[Lines of data]
:::

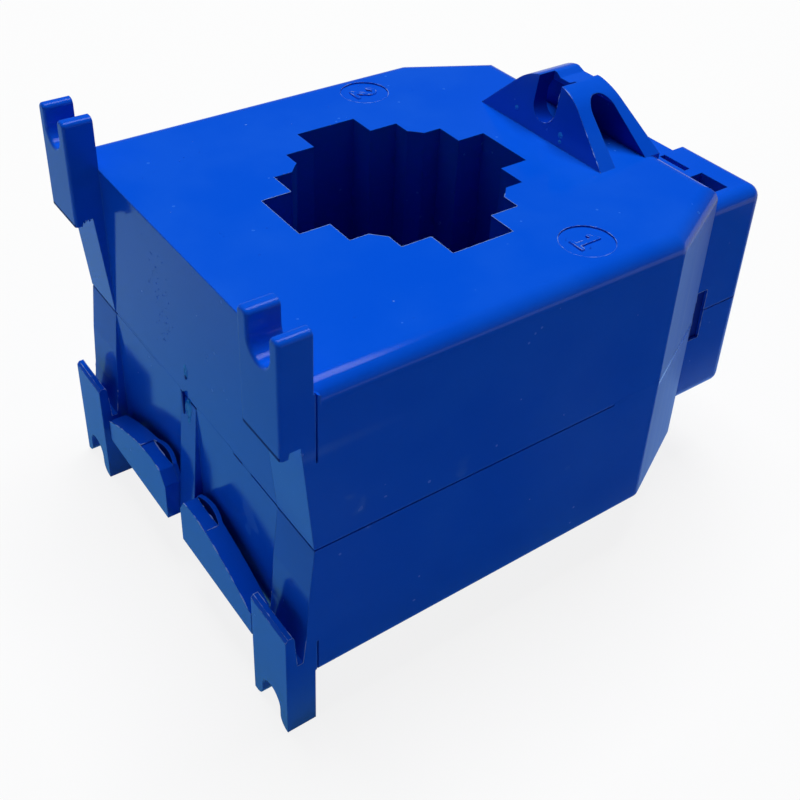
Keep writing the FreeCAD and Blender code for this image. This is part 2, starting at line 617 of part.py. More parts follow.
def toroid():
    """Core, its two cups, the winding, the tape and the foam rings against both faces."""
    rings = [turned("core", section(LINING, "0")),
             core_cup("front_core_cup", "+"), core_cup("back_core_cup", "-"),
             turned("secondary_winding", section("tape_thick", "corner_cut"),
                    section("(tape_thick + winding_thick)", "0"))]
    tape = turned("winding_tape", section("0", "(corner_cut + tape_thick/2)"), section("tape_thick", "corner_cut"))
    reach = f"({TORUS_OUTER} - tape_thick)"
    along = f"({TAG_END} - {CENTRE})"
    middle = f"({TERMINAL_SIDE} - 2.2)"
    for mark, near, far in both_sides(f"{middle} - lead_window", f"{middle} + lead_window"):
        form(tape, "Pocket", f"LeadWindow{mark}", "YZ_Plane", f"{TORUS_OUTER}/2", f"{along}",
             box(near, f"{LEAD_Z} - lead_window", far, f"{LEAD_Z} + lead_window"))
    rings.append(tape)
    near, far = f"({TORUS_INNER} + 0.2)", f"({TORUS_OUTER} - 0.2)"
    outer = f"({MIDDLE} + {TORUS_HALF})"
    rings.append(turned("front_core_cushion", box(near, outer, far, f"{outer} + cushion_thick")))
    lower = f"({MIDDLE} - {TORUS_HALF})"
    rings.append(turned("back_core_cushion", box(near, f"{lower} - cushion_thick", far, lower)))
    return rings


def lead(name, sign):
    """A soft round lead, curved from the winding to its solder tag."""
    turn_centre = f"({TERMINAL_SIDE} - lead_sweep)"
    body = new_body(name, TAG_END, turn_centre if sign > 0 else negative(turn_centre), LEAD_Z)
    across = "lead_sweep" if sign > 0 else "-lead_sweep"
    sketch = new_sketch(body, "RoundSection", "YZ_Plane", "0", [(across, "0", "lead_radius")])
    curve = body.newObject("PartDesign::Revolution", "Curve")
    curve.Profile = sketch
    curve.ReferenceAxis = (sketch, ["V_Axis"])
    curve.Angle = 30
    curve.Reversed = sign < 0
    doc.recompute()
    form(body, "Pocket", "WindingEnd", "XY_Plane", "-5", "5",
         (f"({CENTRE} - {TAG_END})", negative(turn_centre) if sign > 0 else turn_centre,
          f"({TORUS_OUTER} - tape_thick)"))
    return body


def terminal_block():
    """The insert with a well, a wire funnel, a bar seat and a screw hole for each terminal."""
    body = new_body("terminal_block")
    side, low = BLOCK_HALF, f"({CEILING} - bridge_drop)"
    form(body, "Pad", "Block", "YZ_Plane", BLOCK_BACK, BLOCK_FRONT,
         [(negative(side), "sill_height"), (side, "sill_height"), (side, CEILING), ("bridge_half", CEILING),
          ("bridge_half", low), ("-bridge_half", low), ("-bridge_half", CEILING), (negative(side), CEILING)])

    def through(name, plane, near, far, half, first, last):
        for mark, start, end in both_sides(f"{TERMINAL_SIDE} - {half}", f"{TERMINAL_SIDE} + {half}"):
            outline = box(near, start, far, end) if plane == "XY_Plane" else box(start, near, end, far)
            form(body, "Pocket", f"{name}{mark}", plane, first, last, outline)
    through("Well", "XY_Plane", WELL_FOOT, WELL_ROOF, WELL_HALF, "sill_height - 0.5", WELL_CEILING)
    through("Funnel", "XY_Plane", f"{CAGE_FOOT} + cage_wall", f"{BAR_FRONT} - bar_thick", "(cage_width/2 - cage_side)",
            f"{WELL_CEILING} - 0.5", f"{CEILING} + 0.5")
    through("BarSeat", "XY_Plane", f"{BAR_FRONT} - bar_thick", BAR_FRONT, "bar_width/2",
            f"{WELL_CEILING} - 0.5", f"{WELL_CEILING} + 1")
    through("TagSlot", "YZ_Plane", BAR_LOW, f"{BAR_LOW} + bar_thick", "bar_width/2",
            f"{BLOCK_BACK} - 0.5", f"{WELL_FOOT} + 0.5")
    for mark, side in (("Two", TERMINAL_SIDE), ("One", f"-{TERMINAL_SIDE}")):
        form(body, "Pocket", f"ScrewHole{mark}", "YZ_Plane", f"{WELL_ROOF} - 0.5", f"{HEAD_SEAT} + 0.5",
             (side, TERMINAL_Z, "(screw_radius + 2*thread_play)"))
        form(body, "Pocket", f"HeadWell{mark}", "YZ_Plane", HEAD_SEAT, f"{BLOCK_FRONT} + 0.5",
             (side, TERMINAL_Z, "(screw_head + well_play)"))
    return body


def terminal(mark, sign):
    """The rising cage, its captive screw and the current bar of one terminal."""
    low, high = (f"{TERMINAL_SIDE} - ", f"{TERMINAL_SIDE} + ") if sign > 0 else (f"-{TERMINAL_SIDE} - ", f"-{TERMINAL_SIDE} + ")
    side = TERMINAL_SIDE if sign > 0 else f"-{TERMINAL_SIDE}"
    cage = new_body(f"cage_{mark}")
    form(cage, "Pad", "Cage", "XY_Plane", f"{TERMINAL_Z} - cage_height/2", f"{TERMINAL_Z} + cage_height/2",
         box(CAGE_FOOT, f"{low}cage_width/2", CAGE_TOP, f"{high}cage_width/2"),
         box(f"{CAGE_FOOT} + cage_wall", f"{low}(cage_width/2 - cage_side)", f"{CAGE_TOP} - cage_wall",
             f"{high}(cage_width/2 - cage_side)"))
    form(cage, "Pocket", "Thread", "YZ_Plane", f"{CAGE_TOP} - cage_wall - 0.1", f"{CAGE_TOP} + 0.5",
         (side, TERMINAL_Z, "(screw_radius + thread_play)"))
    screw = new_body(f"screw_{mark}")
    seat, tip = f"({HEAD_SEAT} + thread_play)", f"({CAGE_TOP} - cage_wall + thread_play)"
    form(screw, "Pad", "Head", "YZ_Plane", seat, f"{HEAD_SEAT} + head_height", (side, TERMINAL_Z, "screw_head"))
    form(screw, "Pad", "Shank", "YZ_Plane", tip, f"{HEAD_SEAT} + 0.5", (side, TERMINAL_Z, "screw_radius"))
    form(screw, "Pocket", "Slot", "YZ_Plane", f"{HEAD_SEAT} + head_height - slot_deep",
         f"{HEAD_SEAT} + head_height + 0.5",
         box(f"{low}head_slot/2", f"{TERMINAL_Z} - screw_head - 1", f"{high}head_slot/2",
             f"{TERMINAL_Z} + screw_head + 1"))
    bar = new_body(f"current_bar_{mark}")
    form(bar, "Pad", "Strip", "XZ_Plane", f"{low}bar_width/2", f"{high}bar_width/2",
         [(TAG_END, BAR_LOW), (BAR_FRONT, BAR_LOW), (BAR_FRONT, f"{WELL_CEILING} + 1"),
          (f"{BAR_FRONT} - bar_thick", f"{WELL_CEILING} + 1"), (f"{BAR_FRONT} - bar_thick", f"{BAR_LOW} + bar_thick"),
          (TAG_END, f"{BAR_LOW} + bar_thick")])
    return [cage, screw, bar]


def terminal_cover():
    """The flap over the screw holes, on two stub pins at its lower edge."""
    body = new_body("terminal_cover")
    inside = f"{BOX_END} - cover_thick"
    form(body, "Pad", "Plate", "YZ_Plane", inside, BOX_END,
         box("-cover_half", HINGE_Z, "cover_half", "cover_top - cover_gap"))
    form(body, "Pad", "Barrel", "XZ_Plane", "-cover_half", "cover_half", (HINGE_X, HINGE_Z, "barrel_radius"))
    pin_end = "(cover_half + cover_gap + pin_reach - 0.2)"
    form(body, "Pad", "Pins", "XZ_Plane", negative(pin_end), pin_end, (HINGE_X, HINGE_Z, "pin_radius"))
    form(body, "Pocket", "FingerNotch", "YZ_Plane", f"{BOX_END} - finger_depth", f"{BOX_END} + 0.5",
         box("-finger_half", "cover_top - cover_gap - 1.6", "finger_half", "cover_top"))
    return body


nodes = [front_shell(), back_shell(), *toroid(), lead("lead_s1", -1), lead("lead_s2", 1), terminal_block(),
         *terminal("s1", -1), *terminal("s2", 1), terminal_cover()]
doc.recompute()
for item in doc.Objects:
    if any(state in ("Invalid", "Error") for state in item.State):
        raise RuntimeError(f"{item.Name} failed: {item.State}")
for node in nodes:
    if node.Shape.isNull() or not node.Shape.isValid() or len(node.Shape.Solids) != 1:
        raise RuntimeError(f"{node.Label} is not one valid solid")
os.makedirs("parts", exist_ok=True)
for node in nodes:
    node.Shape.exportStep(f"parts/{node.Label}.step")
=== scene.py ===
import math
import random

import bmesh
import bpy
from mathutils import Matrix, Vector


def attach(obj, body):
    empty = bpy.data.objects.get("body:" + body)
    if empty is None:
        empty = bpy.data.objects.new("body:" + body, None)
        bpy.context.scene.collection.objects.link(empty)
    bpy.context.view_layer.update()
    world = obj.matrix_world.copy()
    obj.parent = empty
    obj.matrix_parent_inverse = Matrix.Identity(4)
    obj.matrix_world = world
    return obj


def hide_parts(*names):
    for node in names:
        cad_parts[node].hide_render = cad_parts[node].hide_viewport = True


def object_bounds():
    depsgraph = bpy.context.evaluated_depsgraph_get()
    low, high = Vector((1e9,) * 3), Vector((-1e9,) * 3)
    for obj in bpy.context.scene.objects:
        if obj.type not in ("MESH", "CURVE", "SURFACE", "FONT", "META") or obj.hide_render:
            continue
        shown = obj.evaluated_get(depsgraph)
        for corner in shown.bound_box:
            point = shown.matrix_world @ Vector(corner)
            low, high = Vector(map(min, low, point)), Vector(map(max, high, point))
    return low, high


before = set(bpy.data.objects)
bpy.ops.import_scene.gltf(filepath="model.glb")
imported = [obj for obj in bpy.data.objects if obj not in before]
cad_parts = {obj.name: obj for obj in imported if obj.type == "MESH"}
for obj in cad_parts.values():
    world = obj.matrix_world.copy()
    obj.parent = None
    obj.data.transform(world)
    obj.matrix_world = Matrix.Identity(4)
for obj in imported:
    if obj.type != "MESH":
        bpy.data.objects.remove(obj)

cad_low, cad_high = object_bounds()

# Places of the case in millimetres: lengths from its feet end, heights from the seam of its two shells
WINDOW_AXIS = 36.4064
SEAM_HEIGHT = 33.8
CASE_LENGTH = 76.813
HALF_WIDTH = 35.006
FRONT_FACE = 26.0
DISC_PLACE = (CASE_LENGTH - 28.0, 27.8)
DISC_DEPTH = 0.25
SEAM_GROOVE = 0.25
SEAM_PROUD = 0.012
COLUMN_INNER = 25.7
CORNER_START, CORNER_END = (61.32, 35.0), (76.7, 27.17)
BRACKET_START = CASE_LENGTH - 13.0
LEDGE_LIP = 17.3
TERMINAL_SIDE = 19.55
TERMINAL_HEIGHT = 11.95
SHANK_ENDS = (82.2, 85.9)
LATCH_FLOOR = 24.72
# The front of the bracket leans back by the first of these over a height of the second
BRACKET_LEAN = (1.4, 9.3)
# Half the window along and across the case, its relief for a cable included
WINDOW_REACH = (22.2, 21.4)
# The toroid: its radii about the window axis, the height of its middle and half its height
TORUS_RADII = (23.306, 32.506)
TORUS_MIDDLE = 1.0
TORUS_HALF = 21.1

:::

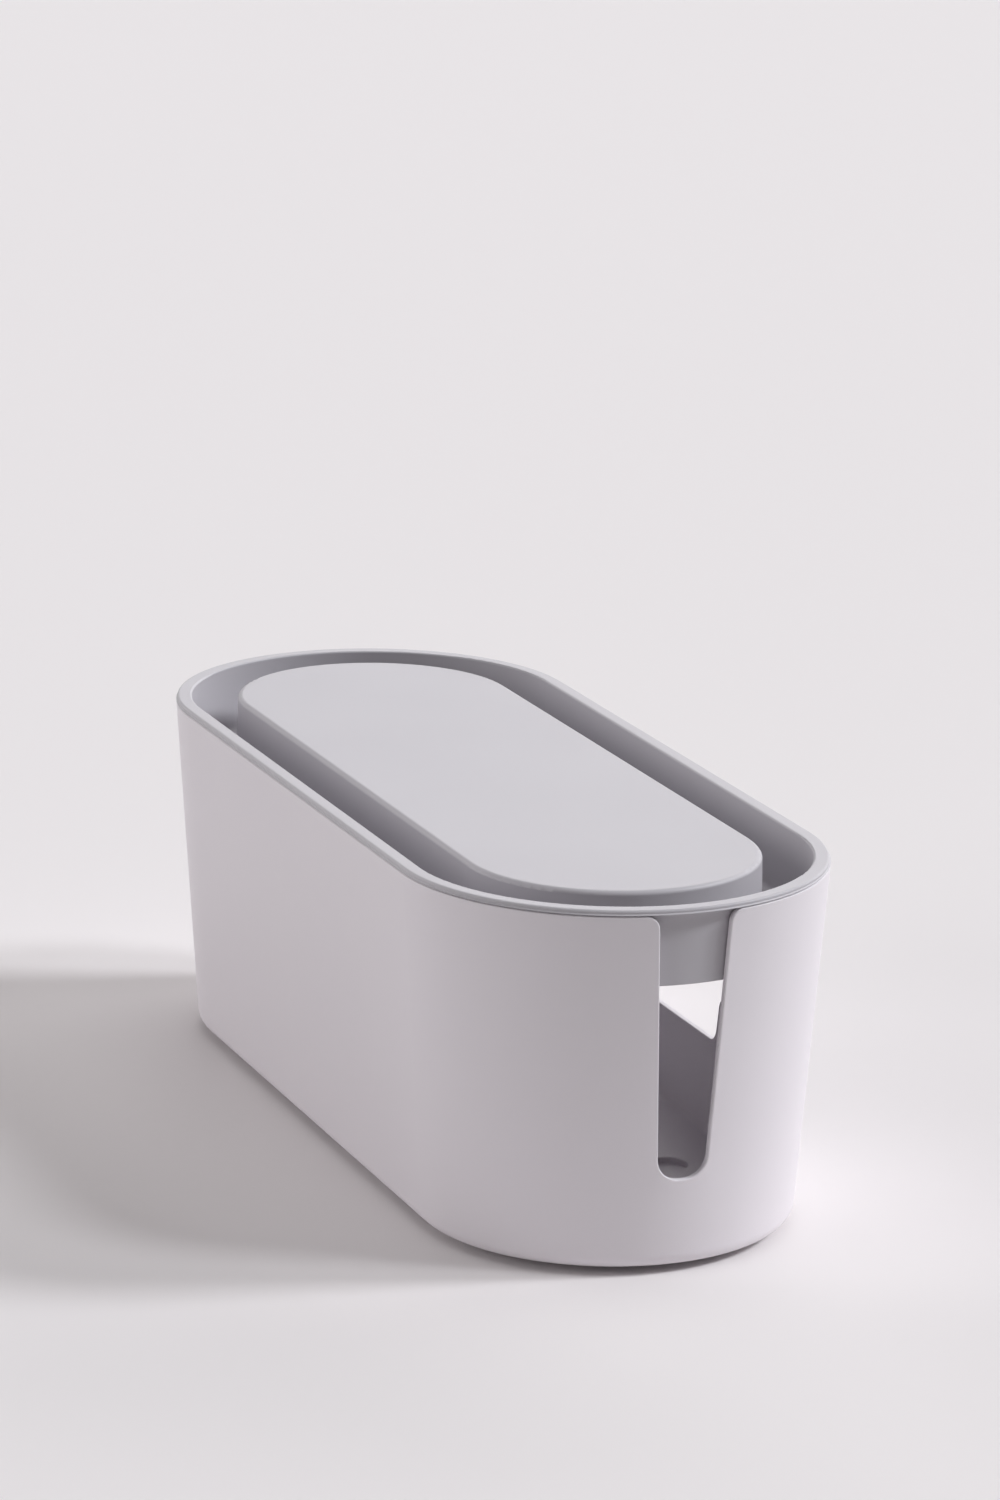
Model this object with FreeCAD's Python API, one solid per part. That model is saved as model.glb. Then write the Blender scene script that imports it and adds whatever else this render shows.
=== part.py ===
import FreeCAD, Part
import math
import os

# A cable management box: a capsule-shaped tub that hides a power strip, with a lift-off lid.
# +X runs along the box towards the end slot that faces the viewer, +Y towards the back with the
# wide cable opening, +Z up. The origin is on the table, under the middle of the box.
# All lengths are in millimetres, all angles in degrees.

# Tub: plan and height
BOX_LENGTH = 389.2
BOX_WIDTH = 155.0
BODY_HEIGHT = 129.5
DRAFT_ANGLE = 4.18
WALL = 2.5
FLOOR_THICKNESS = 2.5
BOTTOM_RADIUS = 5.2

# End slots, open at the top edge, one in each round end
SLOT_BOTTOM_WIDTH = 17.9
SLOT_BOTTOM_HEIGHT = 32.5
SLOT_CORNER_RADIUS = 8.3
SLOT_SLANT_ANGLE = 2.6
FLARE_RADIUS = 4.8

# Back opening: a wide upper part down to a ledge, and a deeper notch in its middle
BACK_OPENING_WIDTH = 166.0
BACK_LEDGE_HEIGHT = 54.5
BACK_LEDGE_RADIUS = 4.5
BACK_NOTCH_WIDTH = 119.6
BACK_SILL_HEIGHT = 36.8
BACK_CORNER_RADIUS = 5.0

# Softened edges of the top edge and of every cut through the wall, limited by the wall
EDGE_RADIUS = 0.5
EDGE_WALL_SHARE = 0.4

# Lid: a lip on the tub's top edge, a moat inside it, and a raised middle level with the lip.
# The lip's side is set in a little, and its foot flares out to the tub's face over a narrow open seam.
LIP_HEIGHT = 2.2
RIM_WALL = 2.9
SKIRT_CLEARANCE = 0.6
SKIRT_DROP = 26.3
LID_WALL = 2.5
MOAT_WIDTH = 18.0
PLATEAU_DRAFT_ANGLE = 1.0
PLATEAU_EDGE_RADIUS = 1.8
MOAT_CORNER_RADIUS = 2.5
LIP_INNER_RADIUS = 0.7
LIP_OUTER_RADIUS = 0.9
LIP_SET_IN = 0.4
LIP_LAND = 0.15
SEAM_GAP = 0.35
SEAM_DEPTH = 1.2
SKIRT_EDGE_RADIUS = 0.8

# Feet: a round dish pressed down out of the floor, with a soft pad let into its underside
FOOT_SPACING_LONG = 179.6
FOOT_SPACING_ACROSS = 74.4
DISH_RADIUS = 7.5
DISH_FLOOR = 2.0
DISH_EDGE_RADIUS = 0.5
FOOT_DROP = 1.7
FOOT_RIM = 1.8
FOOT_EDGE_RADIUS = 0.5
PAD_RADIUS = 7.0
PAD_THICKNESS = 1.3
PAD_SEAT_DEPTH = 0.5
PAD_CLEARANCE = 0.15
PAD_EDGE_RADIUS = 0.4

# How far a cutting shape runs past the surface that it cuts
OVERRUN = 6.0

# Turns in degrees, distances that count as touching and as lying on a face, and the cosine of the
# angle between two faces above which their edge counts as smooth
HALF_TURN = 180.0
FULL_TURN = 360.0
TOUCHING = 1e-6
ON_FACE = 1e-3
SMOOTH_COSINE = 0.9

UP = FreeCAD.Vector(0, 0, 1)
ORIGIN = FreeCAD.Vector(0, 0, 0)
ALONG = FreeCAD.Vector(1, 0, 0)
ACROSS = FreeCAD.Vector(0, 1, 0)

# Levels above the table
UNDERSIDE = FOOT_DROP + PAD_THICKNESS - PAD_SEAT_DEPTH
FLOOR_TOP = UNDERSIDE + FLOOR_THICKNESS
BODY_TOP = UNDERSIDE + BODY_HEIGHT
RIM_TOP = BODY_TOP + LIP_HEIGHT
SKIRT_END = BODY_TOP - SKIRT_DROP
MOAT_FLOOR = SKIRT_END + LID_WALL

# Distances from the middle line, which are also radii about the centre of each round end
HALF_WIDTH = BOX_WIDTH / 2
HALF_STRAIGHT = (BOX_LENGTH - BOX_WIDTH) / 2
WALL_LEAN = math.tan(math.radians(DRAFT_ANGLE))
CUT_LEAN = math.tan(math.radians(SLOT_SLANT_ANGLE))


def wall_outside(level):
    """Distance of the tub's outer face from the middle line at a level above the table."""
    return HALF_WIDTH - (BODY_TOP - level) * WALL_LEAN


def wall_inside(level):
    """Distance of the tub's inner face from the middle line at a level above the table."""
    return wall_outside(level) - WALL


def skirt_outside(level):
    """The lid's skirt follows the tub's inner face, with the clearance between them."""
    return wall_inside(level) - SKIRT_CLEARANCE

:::

-- Task to carry out --
Above are the records; from them, give again exactly the lines from the one containing "cover_gap + pin_reach" to the one containing "shown = obj.evaluated_get(depsgraph)", both lines included, and nothing more.

-- Solution to this task --
    pin_end = "(cover_half + cover_gap + pin_reach - 0.2)"
    form(body, "Pad", "Pins", "XZ_Plane", negative(pin_end), pin_end, (HINGE_X, HINGE_Z, "pin_radius"))
    form(body, "Pocket", "FingerNotch", "YZ_Plane", f"{BOX_END} - finger_depth", f"{BOX_END} + 0.5",
         box("-finger_half", "cover_top - cover_gap - 1.6", "finger_half", "cover_top"))
    return body


nodes = [front_shell(), back_shell(), *toroid(), lead("lead_s1", -1), lead("lead_s2", 1), terminal_block(),
         *terminal("s1", -1), *terminal("s2", 1), terminal_cover()]
doc.recompute()
for item in doc.Objects:
    if any(state in ("Invalid", "Error") for state in item.State):
        raise RuntimeError(f"{item.Name} failed: {item.State}")
for node in nodes:
    if node.Shape.isNull() or not node.Shape.isValid() or len(node.Shape.Solids) != 1:
        raise RuntimeError(f"{node.Label} is not one valid solid")
os.makedirs("parts", exist_ok=True)
for node in nodes:
    node.Shape.exportStep(f"parts/{node.Label}.step")
=== scene.py ===
import math
import random

import bmesh
import bpy
from mathutils import Matrix, Vector


def attach(obj, body):
    empty = bpy.data.objects.get("body:" + body)
    if empty is None:
        empty = bpy.data.objects.new("body:" + body, None)
        bpy.context.scene.collection.objects.link(empty)
    bpy.context.view_layer.update()
    world = obj.matrix_world.copy()
    obj.parent = empty
    obj.matrix_parent_inverse = Matrix.Identity(4)
    obj.matrix_world = world
    return obj


def hide_parts(*names):
    for node in names:
        cad_parts[node].hide_render = cad_parts[node].hide_viewport = True


def object_bounds():
    depsgraph = bpy.context.evaluated_depsgraph_get()
    low, high = Vector((1e9,) * 3), Vector((-1e9,) * 3)
    for obj in bpy.context.scene.objects:
        if obj.type not in ("MESH", "CURVE", "SURFACE", "FONT", "META") or obj.hide_render:
            continue
        shown = obj.evaluated_get(depsgraph)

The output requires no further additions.